In particular, because a divisional carve-out involves separating only the division that had been within one company, both HR and finance must be set up separately. To take a simple case, after conversion to an independent corporation, if you are not careful, unpaid payables to suppliers could halt material supply or outsourced work, so this must be ensured.
─Are you saying this is work only consultants with plant or other on-site backgrounds can do?
"It is better to say that, as a group of operations experts, we have an eye for closely monitoring how people think and work on site. Instead of saying, 'We need to diversify suppliers to reduce expenses,' we specifically propose which reachable suppliers there are and where to outsource."
─What do you pay particular attention to in consulting on carve-out deals?
"We focus on those small but important elements that allow the division to run immediately as an independent company after the final payment and closing of the transaction. We separate the transferred headcount and needs by indirect function, define the scope of new hiring, and set the scope, headcount, and duration of services by contract to prevent a responsibility gap in support functions on day one of operations.

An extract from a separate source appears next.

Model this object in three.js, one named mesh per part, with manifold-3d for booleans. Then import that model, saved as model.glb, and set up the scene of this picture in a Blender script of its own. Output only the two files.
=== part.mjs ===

That is easy to say but hard to execute. For example, if shipping facilities inside the plant were shared and this was not coordinated in advance, you might be unable to ship finished products. You also have to decide whether plant operating power can be used with individual transformers, how many transformers there are, and how to split the expenses for management personnel."
─In carve-out deals, I imagine closings often get delayed.
"Our first carve-out advisory was the 2018 sale of Linde's Korea division (now Air First). Since then, including due diligence and PMI value-up, we have consulted on 30 carve-out deals, and since Linde, I have thought every time that preparation is lacking. There were many cases where closing of the transaction was delayed by more than a month."
─What advance preparation would you recommend?
"It is best to categorize all core items needed to operate a company—such as organization and personnel, work procedures, IT and data, external contracts, support functions, business continuity, and decision-making structure—while, at the negotiation stage or earlier, determining what the sell-side can support and what the buy-side can establish directly."